けれど、「悪法も法」が成り立つには条件がある。その法自体に法を変更するための法が用意されていなければならない。ルールに、そのルールを変えるためのルールがきちんと明記されている必要がある。そうでなければそもそもルールを変えることがルール違反になってしまう。逆に言えば、こうした変更手続きの用意されていないルールは、もはや外から破壊してしまって構わないと思っている。

これは全くの想像だけれど、鈴木はこの社会の中に社会を変えるための手段が存在していると考えているのではないか。社会というルールの中に、きちんと社会を変えるためのルールが書かれていると。一方赤木は、もはやこの社会に社会を変えるための手段など用意されていない、と考えているのではないか。社会というルールの中に、社会を変えるためのルールは書かれていないと。

ルールを変えるための第三の方法

では、両者の間には断絶しかないのだろうか。両者の間を埋める何か中間的なものは存在しないのか。
ルールを変える、という話に関しては、socioarcさんで一度2年ほど前のエントリに大変面白い話が載っている。

socioarc: 「ゲームのルールを変える」ゲーム

ここには、鈴木も赤木も取っていない、第三の方法が載っている。鈴木は社会の内部からルールを変える。ゲームで言うなら初期装備の武器はどんなのか、初期ジョブは何か。どんなジョブが強いのか。強い武器は何か。そうしたパラメータを細かくいじろうとする。一方赤木は社会の外部からルールを変える。外から無理やり魔王を持ってきて、その魔力でもってみんなジョブを「すっぴん」に、持ってる武器を「ひのきのぼう」にしてしまう。*1
そして第三の方法は、そもそも勝利条件を変えてしまう。鈴木も赤木も、とりあえず強くなってラスボス倒す、という勝利条件は一致しているように見える。それを変える。ラスボス倒したら負け。強いジョブや高い武器買ったら負け。何マジになってんだよ。装備もジョブもデフォルトのまんま生き延びた方が勝ちに決まってんだろ、という風に。

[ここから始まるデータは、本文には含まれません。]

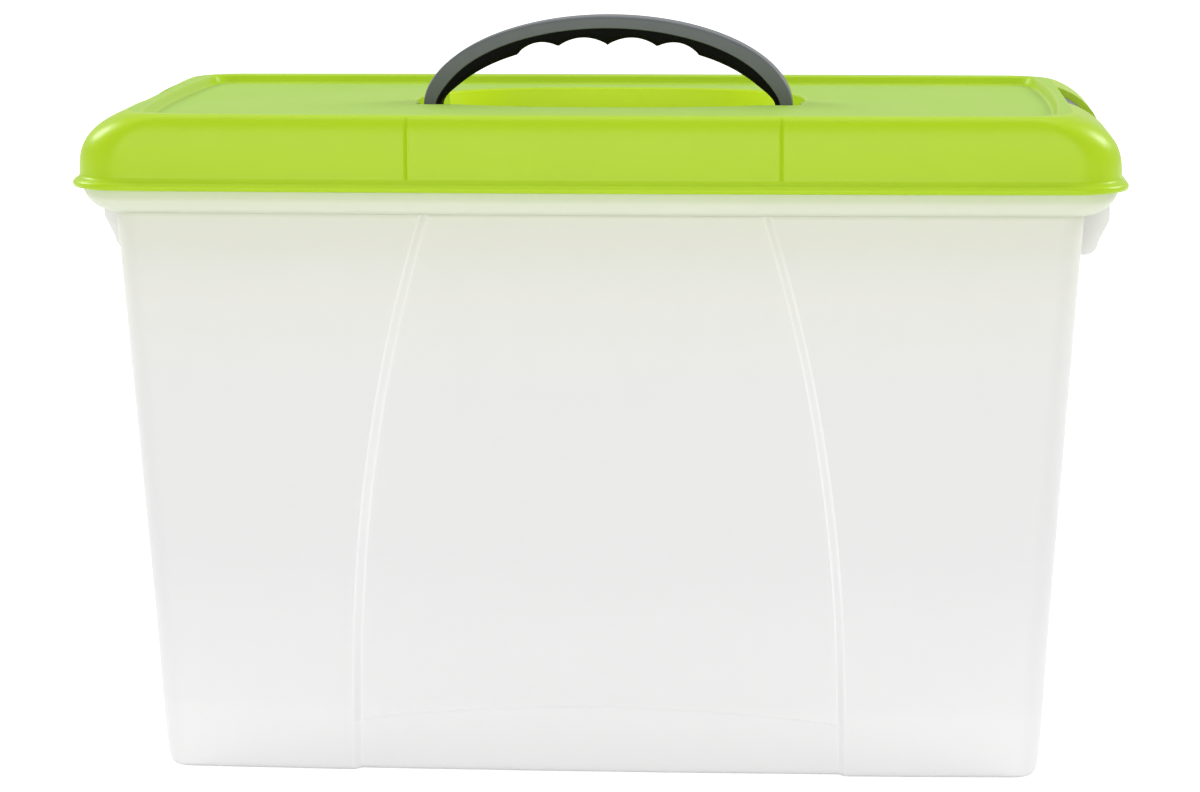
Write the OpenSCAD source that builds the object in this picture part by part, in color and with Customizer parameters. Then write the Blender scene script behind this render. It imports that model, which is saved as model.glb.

リンク先にあるように、これは装備もジョブも貧弱な自分をそのまま肯定するため、現実の状態そのものは変わらない。それにどのようにしてこうした価値観の逆転を起こせるのか、明確な方法も分からない。ただこうしたやり方は、よくRPGの遊び方であるような「〜しばり」(パーティ全部このジョブ、パーティ全部このタイプのポケモン、24時間以内にクリアしないとダメ、セーブなし、等)的な要素であると言える。スマートにクリアすることは価値が無く、全く別の評価軸で価値が判断される。これはこれで面白い。ただし、こうした「〜しばり」的な遊び方は、大概一度スマートにゲームをクリアした後、もう一度リセットしてからやることが多い。もしこの第三の方法が日本で積極的に広まるとするなら、その時日本は既に「一度クリアされて」「リセットされた」状態にあるのだろう。